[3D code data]

◆ ◆ ◆ ◆

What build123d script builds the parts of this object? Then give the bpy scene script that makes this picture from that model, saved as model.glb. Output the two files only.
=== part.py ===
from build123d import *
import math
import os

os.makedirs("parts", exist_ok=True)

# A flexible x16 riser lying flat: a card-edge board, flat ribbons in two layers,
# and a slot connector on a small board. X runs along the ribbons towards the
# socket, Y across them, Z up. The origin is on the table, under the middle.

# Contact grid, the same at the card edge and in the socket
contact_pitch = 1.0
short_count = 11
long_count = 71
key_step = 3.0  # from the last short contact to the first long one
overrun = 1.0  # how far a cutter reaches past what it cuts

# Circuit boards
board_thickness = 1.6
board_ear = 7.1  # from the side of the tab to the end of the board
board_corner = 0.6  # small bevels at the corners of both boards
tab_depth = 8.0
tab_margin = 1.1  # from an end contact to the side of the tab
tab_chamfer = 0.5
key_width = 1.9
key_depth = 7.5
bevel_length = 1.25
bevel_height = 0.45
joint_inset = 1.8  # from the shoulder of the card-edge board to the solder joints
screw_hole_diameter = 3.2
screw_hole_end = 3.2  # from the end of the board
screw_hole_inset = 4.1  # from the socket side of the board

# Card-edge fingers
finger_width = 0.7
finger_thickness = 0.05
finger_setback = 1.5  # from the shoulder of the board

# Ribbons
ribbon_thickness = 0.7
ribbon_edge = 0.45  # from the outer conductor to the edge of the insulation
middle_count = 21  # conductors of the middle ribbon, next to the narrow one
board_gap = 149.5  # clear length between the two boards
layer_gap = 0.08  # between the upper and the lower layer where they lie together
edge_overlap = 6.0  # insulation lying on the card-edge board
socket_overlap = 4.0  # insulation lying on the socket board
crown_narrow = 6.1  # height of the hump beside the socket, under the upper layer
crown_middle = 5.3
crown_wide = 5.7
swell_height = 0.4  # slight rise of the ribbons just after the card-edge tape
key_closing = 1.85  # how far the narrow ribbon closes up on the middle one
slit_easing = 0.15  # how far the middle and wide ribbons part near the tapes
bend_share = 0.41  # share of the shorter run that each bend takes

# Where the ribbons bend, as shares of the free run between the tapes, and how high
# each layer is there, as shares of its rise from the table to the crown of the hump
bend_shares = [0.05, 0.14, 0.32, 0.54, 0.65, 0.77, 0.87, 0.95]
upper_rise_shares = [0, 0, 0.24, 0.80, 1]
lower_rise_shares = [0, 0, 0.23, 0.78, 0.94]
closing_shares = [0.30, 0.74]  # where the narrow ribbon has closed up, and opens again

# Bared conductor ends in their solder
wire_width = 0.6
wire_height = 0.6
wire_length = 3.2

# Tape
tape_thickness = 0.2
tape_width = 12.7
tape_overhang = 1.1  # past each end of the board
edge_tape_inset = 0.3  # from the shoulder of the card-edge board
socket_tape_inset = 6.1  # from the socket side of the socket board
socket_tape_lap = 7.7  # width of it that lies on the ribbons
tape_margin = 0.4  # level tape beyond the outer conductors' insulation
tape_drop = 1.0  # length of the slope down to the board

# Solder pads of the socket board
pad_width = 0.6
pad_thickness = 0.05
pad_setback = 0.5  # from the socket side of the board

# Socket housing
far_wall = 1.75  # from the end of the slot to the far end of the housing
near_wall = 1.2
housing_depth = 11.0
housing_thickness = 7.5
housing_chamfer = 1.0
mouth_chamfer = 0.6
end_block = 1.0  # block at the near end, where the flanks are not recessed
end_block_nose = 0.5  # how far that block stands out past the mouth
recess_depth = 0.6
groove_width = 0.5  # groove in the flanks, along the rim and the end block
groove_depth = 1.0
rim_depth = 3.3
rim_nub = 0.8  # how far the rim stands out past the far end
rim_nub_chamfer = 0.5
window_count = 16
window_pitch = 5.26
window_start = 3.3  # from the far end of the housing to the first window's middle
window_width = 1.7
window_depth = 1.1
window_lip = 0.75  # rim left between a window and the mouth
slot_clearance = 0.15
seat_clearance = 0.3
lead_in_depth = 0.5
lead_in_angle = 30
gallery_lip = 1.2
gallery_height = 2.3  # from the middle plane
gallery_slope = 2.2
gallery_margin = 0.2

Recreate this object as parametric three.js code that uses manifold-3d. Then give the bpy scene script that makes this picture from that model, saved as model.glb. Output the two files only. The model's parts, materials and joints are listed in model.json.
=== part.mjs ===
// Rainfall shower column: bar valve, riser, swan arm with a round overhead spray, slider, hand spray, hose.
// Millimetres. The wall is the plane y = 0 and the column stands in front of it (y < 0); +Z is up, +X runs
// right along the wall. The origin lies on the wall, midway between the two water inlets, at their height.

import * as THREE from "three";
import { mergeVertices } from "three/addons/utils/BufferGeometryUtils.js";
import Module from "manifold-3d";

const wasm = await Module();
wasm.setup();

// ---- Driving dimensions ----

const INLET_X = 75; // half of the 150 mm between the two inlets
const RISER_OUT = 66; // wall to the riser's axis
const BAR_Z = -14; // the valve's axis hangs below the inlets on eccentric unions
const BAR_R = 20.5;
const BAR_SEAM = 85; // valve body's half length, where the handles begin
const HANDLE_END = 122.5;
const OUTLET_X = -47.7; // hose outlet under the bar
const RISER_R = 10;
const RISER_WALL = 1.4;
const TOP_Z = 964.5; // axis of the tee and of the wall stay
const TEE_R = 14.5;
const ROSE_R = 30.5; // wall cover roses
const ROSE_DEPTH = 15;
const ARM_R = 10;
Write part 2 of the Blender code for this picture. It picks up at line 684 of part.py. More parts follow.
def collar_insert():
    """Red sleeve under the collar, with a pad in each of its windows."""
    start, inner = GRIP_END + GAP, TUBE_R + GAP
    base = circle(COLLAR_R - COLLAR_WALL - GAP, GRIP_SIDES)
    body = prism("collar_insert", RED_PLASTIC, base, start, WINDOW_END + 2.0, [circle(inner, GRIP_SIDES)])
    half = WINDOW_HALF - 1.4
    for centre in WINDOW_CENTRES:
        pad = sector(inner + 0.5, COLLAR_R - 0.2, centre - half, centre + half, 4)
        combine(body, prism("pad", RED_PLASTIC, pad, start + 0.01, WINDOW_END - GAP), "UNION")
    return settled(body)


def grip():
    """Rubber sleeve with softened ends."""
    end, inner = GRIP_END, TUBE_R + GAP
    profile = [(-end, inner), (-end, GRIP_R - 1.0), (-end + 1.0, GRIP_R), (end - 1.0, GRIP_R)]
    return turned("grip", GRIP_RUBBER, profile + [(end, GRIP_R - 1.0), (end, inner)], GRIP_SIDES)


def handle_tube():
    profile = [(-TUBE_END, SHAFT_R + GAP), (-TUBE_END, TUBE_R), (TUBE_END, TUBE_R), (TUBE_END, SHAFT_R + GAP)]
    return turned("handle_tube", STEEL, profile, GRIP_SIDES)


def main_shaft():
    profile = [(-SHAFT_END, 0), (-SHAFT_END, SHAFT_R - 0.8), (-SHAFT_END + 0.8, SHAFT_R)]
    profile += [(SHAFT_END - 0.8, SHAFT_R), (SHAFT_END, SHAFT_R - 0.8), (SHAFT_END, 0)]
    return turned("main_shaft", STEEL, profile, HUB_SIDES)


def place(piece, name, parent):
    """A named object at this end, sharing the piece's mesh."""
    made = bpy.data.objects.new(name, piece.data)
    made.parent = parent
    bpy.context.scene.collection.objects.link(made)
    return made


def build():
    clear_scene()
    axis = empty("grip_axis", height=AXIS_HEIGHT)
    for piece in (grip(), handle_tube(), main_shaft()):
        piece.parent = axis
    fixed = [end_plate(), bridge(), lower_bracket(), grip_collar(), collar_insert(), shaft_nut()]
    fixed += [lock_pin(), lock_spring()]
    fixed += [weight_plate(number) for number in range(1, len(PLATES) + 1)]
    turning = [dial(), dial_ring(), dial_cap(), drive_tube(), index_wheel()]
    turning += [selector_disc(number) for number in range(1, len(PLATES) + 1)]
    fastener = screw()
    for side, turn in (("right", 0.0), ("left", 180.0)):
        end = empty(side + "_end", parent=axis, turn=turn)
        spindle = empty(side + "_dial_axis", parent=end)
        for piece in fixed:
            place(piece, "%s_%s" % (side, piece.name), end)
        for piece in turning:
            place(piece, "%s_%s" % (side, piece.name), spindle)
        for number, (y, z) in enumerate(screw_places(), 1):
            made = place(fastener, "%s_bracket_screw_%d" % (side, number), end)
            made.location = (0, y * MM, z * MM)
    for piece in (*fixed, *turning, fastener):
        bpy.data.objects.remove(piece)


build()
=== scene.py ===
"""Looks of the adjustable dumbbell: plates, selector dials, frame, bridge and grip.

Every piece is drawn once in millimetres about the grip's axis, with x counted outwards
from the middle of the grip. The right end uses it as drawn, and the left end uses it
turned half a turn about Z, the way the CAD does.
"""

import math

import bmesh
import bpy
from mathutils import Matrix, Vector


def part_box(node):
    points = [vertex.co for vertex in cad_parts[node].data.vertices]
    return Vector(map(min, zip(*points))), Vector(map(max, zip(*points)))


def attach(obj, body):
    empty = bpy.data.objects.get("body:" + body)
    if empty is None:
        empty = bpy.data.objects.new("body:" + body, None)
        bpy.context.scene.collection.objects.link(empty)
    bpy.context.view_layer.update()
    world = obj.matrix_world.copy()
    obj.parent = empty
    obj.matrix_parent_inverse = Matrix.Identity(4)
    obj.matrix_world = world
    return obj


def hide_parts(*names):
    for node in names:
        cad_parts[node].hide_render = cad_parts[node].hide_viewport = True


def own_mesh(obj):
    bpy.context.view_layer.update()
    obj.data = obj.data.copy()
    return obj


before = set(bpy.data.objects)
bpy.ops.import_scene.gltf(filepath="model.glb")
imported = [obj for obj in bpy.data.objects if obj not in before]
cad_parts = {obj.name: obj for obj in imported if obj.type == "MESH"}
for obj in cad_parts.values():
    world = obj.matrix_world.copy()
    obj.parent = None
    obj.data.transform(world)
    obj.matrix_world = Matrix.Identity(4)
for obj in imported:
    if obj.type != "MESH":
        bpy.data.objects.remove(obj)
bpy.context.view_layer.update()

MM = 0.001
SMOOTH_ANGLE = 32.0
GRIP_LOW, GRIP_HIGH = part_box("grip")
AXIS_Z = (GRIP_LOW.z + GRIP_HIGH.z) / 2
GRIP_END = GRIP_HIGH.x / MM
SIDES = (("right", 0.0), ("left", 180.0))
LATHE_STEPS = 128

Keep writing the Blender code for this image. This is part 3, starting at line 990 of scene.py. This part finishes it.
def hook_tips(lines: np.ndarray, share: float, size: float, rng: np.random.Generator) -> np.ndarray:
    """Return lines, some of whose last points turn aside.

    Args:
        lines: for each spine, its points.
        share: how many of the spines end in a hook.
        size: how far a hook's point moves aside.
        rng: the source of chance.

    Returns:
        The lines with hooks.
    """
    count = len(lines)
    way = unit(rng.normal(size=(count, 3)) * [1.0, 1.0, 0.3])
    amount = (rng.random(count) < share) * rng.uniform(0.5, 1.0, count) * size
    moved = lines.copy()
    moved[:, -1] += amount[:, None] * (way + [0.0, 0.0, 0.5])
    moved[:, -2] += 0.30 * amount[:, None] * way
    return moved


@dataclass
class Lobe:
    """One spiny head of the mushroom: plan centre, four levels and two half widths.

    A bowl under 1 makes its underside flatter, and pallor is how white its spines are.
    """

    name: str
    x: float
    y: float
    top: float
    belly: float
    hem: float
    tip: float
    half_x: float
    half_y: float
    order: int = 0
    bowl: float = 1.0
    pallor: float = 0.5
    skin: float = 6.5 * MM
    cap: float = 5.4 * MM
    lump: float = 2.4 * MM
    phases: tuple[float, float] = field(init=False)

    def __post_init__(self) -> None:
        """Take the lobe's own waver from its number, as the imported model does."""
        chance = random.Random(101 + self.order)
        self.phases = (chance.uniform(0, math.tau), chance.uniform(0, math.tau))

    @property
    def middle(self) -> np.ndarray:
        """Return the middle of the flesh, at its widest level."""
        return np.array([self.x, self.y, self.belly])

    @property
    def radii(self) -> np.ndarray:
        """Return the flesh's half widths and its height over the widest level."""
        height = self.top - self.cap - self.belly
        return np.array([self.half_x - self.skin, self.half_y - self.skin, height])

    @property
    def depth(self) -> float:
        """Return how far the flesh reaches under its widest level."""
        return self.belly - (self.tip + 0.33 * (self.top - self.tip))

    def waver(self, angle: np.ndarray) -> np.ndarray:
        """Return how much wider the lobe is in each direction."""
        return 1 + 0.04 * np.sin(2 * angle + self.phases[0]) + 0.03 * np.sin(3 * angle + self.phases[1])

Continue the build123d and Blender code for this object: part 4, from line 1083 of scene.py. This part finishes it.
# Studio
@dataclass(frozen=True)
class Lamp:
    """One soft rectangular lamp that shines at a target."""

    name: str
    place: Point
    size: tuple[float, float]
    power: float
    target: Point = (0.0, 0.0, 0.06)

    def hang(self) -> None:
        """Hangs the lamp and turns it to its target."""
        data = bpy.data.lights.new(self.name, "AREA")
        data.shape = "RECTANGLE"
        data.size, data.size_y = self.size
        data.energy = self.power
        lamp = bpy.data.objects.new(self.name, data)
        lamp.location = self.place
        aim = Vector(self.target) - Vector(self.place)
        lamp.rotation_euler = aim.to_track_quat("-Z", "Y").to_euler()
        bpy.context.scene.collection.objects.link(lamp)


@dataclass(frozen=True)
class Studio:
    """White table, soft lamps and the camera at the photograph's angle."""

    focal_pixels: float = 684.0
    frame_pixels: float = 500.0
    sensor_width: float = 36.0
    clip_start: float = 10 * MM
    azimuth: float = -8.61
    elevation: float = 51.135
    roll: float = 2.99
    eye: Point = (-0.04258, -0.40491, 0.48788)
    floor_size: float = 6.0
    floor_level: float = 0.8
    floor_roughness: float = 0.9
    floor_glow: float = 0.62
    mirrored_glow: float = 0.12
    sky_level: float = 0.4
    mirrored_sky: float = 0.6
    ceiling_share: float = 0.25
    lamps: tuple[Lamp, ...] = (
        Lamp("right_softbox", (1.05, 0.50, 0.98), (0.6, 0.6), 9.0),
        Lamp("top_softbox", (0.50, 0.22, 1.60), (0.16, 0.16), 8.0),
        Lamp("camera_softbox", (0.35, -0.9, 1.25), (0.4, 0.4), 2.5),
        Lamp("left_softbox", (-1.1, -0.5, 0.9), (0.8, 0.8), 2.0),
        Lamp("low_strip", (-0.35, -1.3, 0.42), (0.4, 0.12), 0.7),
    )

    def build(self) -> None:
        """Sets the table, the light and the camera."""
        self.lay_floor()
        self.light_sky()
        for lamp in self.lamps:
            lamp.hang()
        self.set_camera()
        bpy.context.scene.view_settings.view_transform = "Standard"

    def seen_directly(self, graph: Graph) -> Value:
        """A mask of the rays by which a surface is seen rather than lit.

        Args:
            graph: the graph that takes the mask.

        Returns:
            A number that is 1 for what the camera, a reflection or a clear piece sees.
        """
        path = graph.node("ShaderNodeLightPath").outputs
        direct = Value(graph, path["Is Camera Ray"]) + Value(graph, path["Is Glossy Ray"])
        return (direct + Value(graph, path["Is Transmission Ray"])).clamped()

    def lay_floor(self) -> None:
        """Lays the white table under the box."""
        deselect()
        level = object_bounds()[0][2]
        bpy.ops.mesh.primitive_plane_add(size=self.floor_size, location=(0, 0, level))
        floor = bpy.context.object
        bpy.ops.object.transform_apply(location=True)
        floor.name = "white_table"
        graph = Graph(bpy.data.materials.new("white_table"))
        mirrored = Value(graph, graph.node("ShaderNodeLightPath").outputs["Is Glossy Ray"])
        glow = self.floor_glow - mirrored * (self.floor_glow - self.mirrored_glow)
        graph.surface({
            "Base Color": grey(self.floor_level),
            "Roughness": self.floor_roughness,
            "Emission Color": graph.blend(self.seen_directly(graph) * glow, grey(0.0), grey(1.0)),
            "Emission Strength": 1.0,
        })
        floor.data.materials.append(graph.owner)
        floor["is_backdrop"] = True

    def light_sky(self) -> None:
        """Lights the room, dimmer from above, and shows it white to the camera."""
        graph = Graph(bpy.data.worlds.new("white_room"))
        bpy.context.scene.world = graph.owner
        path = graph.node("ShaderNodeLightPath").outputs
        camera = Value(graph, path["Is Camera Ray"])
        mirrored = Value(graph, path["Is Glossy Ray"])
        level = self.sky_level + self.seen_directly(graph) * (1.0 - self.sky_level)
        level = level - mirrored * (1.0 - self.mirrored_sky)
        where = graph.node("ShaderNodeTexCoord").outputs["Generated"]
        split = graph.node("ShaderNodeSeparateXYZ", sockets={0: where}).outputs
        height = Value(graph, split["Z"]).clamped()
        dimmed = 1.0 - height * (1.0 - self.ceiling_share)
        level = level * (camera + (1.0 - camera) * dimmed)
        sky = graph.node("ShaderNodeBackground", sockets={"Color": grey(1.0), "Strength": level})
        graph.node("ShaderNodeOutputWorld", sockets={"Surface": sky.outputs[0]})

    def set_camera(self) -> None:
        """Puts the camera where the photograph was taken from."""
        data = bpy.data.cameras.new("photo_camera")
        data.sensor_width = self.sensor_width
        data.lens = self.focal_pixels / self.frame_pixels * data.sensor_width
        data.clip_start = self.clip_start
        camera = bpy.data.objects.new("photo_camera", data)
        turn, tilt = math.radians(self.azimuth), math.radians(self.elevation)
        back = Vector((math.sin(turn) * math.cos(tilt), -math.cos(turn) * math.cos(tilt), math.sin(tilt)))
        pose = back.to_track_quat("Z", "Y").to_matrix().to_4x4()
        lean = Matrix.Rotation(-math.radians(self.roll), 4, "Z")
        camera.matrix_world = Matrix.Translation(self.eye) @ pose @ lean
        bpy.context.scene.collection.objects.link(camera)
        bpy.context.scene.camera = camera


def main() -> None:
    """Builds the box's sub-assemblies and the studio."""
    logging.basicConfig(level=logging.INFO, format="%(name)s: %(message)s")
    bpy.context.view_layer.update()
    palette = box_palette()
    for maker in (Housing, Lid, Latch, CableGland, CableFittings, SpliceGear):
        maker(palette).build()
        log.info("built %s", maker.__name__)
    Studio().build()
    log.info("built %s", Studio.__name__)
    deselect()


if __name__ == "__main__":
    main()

◆ ◆ ◆ ◆

TASK TO COMPLETE :: Each line from the line containing "obj.matrix_parent_inverse = Matrix.Identity(4)" through the line containing "before = set(bpy.data.objects)" is to be transcribed exactly, and no other line.

REPLY ::
    obj.matrix_parent_inverse = Matrix.Identity(4)
    obj.matrix_world = world
    return obj


def hide_parts(*names):
    for node in names:
        cad_parts[node].hide_render = cad_parts[node].hide_viewport = True


def own_mesh(obj):
    bpy.context.view_layer.update()
    obj.data = obj.data.copy()
    return obj


before = set(bpy.data.objects)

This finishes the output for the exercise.